Eu, que era um tosco fugitivo e sem instrução, eu, que não sei prever o futuro, sei, no entanto com certeza uma coisa: que, antes de ser humilhado, era como uma pedra num lodaçal profundo. Mas Ele veio, o Todo-poderoso e, na sua misericórdia, pegou em mim, ergueu-me e colocou-me em cima de um muro. Por isso, elevarei bem alto a minha voz, para devolver ao Senhor uma parte dos seus benefícios, aqui na Terra e na eternidade, benefícios tão grandes que o espírito do homem não pode contá-los.

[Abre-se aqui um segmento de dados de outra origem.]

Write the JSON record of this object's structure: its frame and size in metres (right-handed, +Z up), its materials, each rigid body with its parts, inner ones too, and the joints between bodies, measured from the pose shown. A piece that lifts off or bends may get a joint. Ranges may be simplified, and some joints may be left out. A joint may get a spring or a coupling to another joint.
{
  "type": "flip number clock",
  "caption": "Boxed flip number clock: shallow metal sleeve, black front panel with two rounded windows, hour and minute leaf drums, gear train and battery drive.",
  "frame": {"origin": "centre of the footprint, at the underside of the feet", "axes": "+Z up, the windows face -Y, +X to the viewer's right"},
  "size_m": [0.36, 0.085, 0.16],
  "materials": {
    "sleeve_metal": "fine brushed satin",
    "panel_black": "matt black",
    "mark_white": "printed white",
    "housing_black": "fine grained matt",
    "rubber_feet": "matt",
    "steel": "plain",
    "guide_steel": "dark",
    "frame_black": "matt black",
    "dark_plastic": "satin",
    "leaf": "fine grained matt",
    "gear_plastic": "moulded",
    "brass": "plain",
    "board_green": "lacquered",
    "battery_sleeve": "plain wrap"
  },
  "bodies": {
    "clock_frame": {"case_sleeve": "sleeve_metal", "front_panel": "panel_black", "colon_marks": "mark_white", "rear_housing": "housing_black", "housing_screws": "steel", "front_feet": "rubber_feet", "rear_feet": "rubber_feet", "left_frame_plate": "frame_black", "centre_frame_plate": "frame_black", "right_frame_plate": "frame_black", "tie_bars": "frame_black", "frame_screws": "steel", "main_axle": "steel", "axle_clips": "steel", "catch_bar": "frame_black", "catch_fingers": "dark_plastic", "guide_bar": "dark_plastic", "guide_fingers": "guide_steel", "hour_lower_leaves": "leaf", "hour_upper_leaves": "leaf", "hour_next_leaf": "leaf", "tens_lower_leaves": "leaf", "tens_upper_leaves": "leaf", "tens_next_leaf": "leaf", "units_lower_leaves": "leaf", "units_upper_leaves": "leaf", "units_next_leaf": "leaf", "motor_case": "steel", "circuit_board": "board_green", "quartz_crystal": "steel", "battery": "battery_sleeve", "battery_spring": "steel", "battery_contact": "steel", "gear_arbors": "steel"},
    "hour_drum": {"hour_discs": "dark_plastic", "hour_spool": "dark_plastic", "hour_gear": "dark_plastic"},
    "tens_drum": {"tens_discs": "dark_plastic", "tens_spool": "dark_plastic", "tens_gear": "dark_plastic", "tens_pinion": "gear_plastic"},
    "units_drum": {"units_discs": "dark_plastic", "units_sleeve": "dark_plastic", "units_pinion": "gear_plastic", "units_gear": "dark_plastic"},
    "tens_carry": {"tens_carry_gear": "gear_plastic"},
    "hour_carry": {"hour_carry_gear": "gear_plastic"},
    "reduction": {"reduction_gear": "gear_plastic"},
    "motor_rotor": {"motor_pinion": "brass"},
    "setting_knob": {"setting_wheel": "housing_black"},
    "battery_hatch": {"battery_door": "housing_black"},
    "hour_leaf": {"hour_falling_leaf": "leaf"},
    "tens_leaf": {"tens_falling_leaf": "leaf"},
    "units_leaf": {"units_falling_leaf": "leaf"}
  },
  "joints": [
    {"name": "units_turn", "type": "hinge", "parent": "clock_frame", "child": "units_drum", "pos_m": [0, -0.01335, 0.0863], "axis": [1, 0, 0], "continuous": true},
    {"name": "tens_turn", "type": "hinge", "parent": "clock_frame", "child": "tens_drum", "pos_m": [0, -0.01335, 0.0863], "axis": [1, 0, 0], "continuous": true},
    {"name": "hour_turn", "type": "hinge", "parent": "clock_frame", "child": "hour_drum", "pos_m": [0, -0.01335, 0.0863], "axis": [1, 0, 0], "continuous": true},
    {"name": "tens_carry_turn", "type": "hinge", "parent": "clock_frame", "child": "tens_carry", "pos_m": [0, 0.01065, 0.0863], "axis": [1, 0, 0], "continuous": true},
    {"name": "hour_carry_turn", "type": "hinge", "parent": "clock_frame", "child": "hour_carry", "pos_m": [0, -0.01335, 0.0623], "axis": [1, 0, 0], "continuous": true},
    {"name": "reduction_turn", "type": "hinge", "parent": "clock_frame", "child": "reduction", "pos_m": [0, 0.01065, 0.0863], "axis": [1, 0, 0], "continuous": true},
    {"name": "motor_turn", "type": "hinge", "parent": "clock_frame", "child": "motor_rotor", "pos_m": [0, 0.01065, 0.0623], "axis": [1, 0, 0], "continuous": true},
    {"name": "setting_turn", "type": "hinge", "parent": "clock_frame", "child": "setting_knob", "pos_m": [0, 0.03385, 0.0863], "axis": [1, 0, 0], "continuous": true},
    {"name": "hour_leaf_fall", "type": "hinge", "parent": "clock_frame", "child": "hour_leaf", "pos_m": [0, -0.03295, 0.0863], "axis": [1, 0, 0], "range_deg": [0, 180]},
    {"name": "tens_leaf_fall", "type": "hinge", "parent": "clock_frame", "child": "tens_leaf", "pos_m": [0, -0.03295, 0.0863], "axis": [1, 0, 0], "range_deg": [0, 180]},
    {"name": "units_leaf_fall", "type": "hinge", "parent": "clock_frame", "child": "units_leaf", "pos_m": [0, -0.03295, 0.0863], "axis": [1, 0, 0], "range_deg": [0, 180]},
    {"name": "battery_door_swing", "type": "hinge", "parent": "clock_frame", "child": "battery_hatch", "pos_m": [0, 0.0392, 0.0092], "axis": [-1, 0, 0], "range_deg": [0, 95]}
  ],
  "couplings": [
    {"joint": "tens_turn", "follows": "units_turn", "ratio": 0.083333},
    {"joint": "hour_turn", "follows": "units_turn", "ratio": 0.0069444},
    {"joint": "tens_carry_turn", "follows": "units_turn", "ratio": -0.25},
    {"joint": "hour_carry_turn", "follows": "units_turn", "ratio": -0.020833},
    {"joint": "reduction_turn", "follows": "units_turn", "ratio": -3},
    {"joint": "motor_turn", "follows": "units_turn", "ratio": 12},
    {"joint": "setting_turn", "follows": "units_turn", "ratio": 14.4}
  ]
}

Ficai, pois, admirados, «grandes e pequenos que temeis a Deus» (Ap 19,5); e vós, senhores bem-falantes, escutai e examinai atentamente. Quem me suscitou, a mim, o insensato, do meio daqueles que passam por sábios, doutores da lei de palavras poderosas e de tantas outras coisas? Quem me inspirou, mais que a outros, a mim, o refugo deste mundo, para «no temor e no respeito» (Hb 12,28), fazer lealmente bem ao povo ao qual me levou o amor de Cristo e a quem Ele me deu, para que, se eu for digno disso, O sirva toda a minha vida com humildade e verdade?

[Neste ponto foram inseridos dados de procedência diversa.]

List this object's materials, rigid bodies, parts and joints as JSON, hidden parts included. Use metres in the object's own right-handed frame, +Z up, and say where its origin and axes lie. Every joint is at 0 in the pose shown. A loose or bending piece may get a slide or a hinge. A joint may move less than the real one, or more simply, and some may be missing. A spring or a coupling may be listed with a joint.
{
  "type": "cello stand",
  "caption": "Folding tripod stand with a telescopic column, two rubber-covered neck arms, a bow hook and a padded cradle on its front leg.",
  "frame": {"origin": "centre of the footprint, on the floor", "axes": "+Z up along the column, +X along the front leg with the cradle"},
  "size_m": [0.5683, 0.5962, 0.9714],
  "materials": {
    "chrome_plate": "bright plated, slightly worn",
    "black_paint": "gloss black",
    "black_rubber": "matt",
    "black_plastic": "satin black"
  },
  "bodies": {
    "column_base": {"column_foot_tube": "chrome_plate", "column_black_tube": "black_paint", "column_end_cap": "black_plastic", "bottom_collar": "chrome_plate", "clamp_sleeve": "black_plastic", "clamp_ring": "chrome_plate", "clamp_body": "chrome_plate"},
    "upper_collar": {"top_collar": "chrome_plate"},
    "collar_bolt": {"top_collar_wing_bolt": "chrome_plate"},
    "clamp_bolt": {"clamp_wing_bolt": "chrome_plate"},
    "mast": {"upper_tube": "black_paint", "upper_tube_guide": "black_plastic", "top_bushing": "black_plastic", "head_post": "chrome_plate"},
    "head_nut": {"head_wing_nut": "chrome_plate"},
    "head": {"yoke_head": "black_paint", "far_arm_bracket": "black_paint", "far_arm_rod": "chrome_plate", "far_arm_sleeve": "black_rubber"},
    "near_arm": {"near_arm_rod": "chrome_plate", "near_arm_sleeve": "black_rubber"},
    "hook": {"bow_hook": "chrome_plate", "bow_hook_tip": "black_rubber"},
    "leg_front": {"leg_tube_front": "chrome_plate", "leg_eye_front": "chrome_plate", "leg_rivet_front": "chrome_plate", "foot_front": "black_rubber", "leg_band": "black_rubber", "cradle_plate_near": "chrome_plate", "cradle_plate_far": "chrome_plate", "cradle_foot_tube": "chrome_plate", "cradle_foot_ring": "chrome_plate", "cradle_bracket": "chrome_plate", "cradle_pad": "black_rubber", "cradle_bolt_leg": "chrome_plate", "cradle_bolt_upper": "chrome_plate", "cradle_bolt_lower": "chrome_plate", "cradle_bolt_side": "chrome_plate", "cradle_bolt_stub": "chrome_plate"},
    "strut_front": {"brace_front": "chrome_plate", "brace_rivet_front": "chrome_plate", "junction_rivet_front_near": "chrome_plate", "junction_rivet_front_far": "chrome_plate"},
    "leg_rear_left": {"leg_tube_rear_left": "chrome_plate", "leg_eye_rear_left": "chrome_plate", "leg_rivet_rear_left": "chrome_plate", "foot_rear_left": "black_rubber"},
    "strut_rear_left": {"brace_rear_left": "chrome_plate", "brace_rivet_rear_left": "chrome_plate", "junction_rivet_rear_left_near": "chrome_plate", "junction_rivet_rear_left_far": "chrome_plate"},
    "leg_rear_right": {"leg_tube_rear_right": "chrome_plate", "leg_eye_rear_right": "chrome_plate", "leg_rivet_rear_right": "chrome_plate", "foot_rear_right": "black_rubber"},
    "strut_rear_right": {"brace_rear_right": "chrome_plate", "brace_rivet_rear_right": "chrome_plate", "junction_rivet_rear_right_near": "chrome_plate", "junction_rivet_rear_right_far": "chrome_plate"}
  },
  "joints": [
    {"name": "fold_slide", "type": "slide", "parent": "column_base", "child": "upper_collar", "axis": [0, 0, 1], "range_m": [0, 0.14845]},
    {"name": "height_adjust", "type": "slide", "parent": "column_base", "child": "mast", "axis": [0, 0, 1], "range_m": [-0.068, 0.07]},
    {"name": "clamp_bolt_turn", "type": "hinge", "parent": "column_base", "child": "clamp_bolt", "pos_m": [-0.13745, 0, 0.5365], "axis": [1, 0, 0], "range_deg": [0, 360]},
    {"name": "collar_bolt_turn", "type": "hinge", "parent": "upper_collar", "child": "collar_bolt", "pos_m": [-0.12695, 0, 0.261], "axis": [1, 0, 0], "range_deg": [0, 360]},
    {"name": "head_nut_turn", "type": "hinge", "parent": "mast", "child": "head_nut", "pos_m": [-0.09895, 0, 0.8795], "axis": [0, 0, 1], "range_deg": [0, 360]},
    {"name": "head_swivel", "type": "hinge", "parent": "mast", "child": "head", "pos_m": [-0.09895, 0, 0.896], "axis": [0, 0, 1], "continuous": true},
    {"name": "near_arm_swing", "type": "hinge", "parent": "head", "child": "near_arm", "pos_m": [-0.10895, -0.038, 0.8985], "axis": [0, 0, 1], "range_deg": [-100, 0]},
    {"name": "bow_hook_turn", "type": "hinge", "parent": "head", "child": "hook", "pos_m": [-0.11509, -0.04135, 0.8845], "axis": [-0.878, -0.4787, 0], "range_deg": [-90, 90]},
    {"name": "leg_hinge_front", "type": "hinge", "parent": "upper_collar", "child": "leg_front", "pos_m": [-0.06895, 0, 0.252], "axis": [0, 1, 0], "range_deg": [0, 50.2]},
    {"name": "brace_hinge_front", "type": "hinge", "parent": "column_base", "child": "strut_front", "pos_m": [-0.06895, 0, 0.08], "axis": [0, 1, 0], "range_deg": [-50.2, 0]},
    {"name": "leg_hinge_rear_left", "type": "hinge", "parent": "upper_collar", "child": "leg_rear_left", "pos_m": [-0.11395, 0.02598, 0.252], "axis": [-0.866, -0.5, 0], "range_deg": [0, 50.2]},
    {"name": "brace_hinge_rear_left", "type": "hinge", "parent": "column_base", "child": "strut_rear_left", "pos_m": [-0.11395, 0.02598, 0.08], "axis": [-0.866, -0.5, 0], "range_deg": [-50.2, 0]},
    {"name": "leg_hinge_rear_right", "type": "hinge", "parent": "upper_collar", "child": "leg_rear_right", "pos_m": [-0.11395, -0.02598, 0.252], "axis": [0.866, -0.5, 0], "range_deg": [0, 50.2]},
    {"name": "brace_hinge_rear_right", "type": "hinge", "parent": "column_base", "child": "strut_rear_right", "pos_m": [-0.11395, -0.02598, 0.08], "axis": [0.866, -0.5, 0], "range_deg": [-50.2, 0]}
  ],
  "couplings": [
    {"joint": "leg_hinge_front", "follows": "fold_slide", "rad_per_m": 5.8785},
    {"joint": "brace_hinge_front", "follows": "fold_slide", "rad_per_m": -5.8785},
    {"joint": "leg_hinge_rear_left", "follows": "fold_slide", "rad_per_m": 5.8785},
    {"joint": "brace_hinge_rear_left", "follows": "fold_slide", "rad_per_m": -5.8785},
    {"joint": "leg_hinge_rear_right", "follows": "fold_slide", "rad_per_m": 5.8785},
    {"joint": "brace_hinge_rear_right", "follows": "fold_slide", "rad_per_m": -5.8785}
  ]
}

Por isso, «segundo a medida da minha fé» (Rm 12,6) na Trindade, fui chamado a reconhecer e proclamar o dom de Deus e a sua consolação eterna; a propagar, sem medo mas com confiança, o nome de Deus em toda parte (Sl 118,67), para deixar uma herança aos meus irmãos e aos meus filhos, a tantos milhares de homens que baptizei no Senhor. (São Patrício, c. 385-c. 461, monge missionário, bispo, Confissão, 12-14).